ShortTalk: Dictation Made Rewarding


Our work shows that editing by voice can be made significantly more efficient than possible with current dictation systems. In fact, analyses of editing situations and empirical measurements indicate that editing by speech carries the potential of beating the keyboard and mouse in efficiency.

Our assumption that editing by speech demands a substantial learning effort is contrary to conventional wisdom about the role of speech recognition. Editing is so complicated that innate naturalness of the user interface does not exist in our opinion. The rational approach is to let efficiency, the amount of editing information that can be transmitted per second, drive the development of a spoken interface. For the user, efficiency is the strongest motivation for learning the complex tool any unfamiliar command language is. And we argued that natural language, being verbose, ambiguous, and impoverished for the task, may be a poor underpinning for such a tool (even if it could be understood by a very intelligent machine).

Our perspective and results demonstrate that the natural match between human and machine may be the one that recognizes the superiority of the human mind over computational capabilities of machines. Consequently, the potential of speech recognition is dramatically amplified by abandoning the use of natural language for commands. (A statement that does not in any way contradict the importance or usefulnes of natural language understanding for help systems and for interactive applications.)

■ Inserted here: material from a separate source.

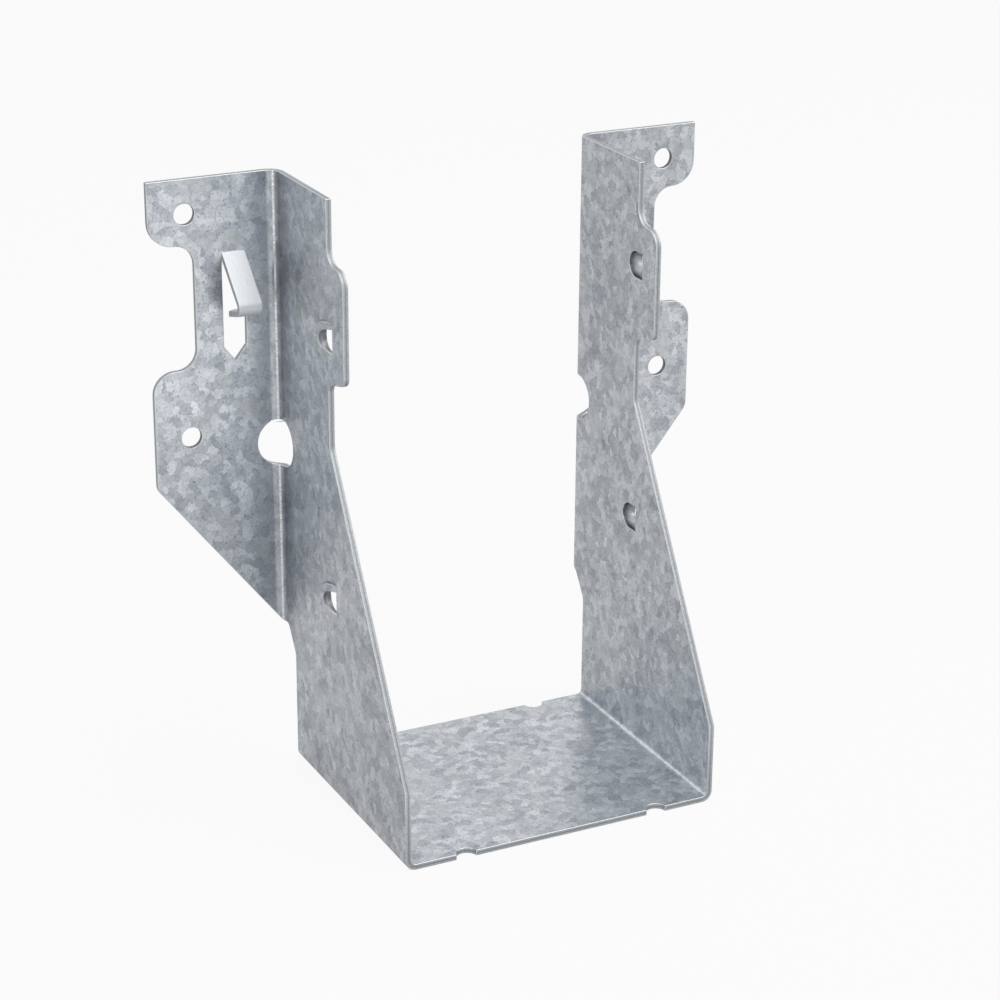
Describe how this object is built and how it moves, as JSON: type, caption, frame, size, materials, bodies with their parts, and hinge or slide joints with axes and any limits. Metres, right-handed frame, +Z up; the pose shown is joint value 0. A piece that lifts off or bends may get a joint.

The design of the keyboard in the 19th century was not derailed due to the existence of false analogies with “natural” human activities. But speech recognition for editing may have been fundamentally misunderstood thanks to the tantalizing, but for this purpose fruitless, idea that computers may understand human language. Our perspective also brings to front some other general issues about human cognition and linguistic performance:

  • For a simple set of commands, how much training is needed to achieve the same performance when spoken as when activated by keys?
  • For a given set of commands, do mnemonic and very short utterances shorten learning time over more verbose natural language formulations? Or, to which extent is some pre-existing, presumed communicative significance of a phrase (such as “page up”) important to acquiring the reflex that employs the phrase for achieving a particular goal?
  • How many concepts in a command language can be assimilated by average computer users when the physical limitations of expressing them on a keyboard are removed?